By Katherine Richards

Veteran – Daniel, Navy

Daniel

Navy, 1986-1992

From the snowy state of Minnesota, Daniel’s service in the Navy brought him to the more temperate climate of Charleston. At the end of his service in 1992, Daniel, understandably, felt no particular sense of urgency to put back on his winter wear. After deciding to settle in Charleston, Daniel utilized the mechanical skills he acquired in the Navy to delve into the metal production industry. Feeling unfulfilled and unstable by the slew of temp jobs he took through an agency, Daniel knew he needed more. “There wasn’t a steady paycheck nor a steady life”. In a turn of fate and help from the Supportive Services for Veteran Families (SSVF), Daniel was introduced to the Sustainability Institute.
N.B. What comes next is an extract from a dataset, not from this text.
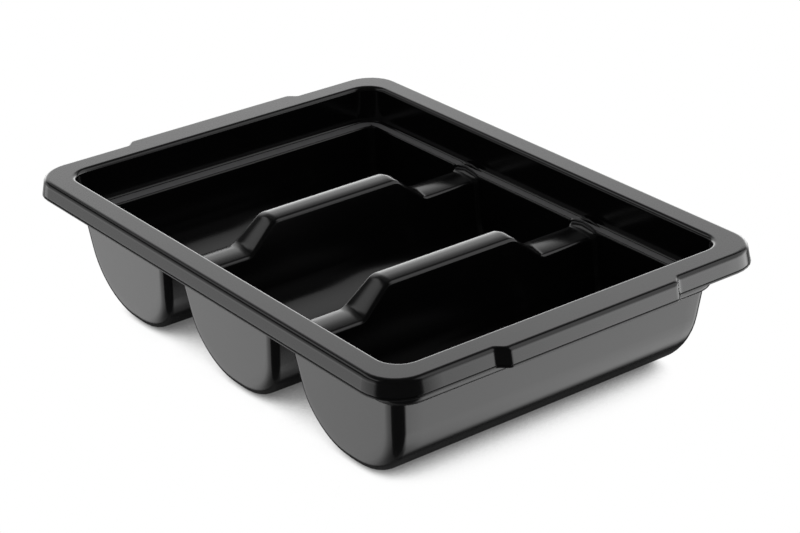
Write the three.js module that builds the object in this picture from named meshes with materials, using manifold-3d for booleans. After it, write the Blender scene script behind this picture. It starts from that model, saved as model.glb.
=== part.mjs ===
// Three-compartment cutlery tray, injection moulded in one piece of black
// plastic: a downturned rim with two finger grips, a plain collar, a narrow
// ledge, and three round-bottomed troughs parted by two humped dividers.
// Millimetres. X runs along the troughs, Y across them, Z up from the table.
// The origin is at the middle of the underside.
import * as THREE from "three";
import Module from "manifold-3d";
import { mergeVertices } from "three/addons/utils/BufferGeometryUtils.js";

// Whole tray
const height = 96;
const wall = 3;
const overrun = 1;

// Rim: flat flange, rounded edges and a skirt that turns down
const flangeAtEnds = 19;
const flangeAtSides = 19.5;
const flangeCornerRadius = 25;
const flangeEdgeRadius = 2.5;
const mouthEdgeRadius = 2.9;
const skirtDrop = 12.5;
const skirtFlare = 1.3;
const beadDrop = 1.6;
const beadProud = 0.8;
const beadRadius = 0.7;

// Grips: the rim bulges outwards in the middle of both long sides
const gripBulge = 5.3;
const gripLength = 139.5;
const gripShift = 2;
const gripRamp = 8;
const gripZoneMargin = 4;
const gripZoneDepth = 8;

// Collar between the rim and the ledge
const collarLength = 260;
const collarWidth = 373;
const collarCornerRadius = 15;
const collarDraft = 0.5;

// Ledge round the trough mouths
const ledgeDrop = 27.7;
const ledgeAtEnds = 7.9;
const ledgeAtSides = 10.3;
const mouthCornerRadius = 5.5;
const pocketWall = 5;
const pocketCornerRadius = 9;

// Troughs
const troughPitch = 126.4;
const troughSideAngle = 11;
const troughEndAngle = 3.5;
const pocketEndAngle = 5.5;
const troughOuterAngle = 8;
const footWidth = 6;
const innerCornerRadius = 3.5;
const bottomEndRadius = 10;

// Dividers: a low saddle at both ends and a long flat hump between
const dividerFootWidth = 26;
const saddleDrop = 34.2;
const humpDrop = 15.5;
const humpLength = 107;
const humpShift = 4;
const humpSlope = 40;
const humpBendRadius = 9;
const humpEdgeRadius = 2;
const saddleEdgeRadius = 3;
const dividerEndMargin = 4;

// Arc divisions
const cornerSteps = 8;
const bottomSteps = 9;
const endSteps = 4;
const rimSteps = 4;
const edgeSteps = 3;
const rampSteps = 6;
const bendSteps = 4;

// Levels and faces worked out from the sizes above
const flangeLength = collarLength + 2 * flangeAtEnds;
const flangeWidth = collarWidth + 2 * flangeAtSides;
const flangeUnder = height - wall;
const ledgeTop = height - ledgeDrop;
const ledgeUnder = ledgeTop - wall;
const saddleTop = height - saddleDrop;
const saddleUnder = saddleTop - wall;
const humpTop = height - humpDrop;
const pocketLength = collarLength - 2 * collarDraft - 2 * ledgeAtEnds;
const pocketWidth = collarWidth - 2 * collarDraft - 2 * ledgeAtSides;
const dividerCutX = pocketLength / 2 - dividerEndMargin;
const dividerCentres = [-troughPitch / 2, troughPitch / 2];

const radians = THREE.MathUtils.degToRad;
const sideSlope = Math.tan(radians(troughSideAngle));
const endSlope = Math.tan(radians(troughEndAngle));
const outerEndSlope = Math.tan(radians(pocketEndAngle));
const outerSlope = Math.tan(radians(troughOuterAngle));

const wasm = await Module();
wasm.setup();

// A closed BufferGeometry as a solid that can be joined and cut
function toSolid(geometry) {
  const shell = geometry.clone();
  shell.deleteAttribute("normal");
  shell.deleteAttribute("uv");
  const merged = mergeVertices(shell);
  return new wasm.Manifold(new wasm.Mesh({
    numProp: 3,
    vertProperties: new Float32Array(merged.attributes.position.array),
    triVerts: new Uint32Array(merged.index.array),
  }));
}

function boxSolid(low, high) {
  const size = high.clone().sub(low);
  const box = new THREE.BoxGeometry(size.x, size.y, size.z);
  box.translate((low.x + high.x) / 2, (low.y + high.y) / 2, (low.z + high.z) / 2);
  return toSolid(box);
}

// Triangles that close an outline; flat gives an outline point's two flat
// coordinates, and turned closes it to face the other way
function capFaces(outline, flat, first, turned) {
  const contour = outline.map(flat);
  return THREE.ShapeUtils.triangulateShape(contour, []).flatMap((face) => {
    const [a, b, c] = face.map((i) => contour[i]);
    const area = (b.x - a.x) * (c.y - a.y) - (c.x - a.x) * (b.y - a.y);
    const order = area > 0 === turned ? [face[0], face[2], face[1]] : face;
    return order.map((i) => i + first);
  });
}

// Joins outlines of equal point count, each anticlockwise as seen from where
// the loft is going, and closes it at both ends
function loft(outlines, flat) {
  const count = outlines[0].length;
  const index = [];
  for (let row = 0; row < outlines.length - 1; row += 1) {
    for (let i = 0; i < count; i += 1) {
      const a = row * count + i;
      const b = row * count + ((i + 1) % count);
      index.push(a, b, b + count, a, b + count, a + count);
    }
  }
  const last = outlines.length - 1;
  index.push(...capFaces(outlines[0], flat, 0, true));
  index.push(...capFaces(outlines[last], flat, last * count, false));
  const geometry = new THREE.BufferGeometry().setFromPoints(outlines.flat());
  geometry.setIndex(index);
  return toSolid(geometry);
}

const upright = (outlines) => loft(outlines, (p) => new THREE.Vector2(p.x, p.y));
const lengthwise = (outlines) => loft(outlines, (p) => new THREE.Vector2(p.y, p.z));

// Rounded rectangle at one level; a bulge pushes the grips out of its long
// sides along an S-shaped ramp
function rimOutline(halfX, halfY, radius, z, bulge) {
  const points = [];
  const ramp = Array.from({ length: rampSteps + 1 }, (_, i) => i / rampSteps);
  const arc = (cx, cy, start) => new THREE.EllipseCurve(
    cx, cy, radius, radius, start, start + Math.PI / 2,
  ).getPoints(cornerSteps).forEach((p) => points.push(new THREE.Vector3(p.x, p.y, z)));
  const grip = (side) => {
    const rise = ramp.map((share) => [share, bulge * (1 - Math.cos(Math.PI * share)) / 2]);
    const outer = gripLength / 2 + gripRamp / 2;
    const stops = rise.map(([share, out]) => [-outer + share * gripRamp, out]);
    const both = [...stops, ...stops.toReversed().map(([x, out]) => [-x, out])];
    both.forEach(([x, out]) => points.push(
      new THREE.Vector3(gripShift - side * x, side * (halfY + out), z),
    ));
  };
  arc(halfX - radius, halfY - radius, 0);
  if (bulge) grip(1);
  arc(radius - halfX, halfY - radius, Math.PI / 2);
  arc(radius - halfX, radius - halfY, Math.PI);
  if (bulge) grip(-1);
  arc(halfX - radius, radius - halfY, 1.5 * Math.PI);
  return points;
}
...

Returning back for a third term, he fits the description “Veteran” in every sense of the way. The VCC has helped Daniel rediscover his sense of responsibility and efficiency as he was motivated to “get to the workplace on time and get the job done effectively”. And it paid off. Six months ago Daniel was appointed as the Assistant Site Manager, and upon completion of his third term he plans jump back on the big yellow bus for technical school. To Daniel, sustainability constitutes “affordable costs and replenishable resources”. Aligned with his wholesome and modest nature, Daniel is passionate about the frequently overlooked fundamentals of life; “learning a good trade and creating a stable future”. In a sense, the Sustainability Institute paired with his role in the VCC have refueled a flame that has always existed within Daniel; ambition. Sustained as a replenishable resource, this flame has the infinite potential of powering a candle, a fire, or a nation. Small but mighty, one might say.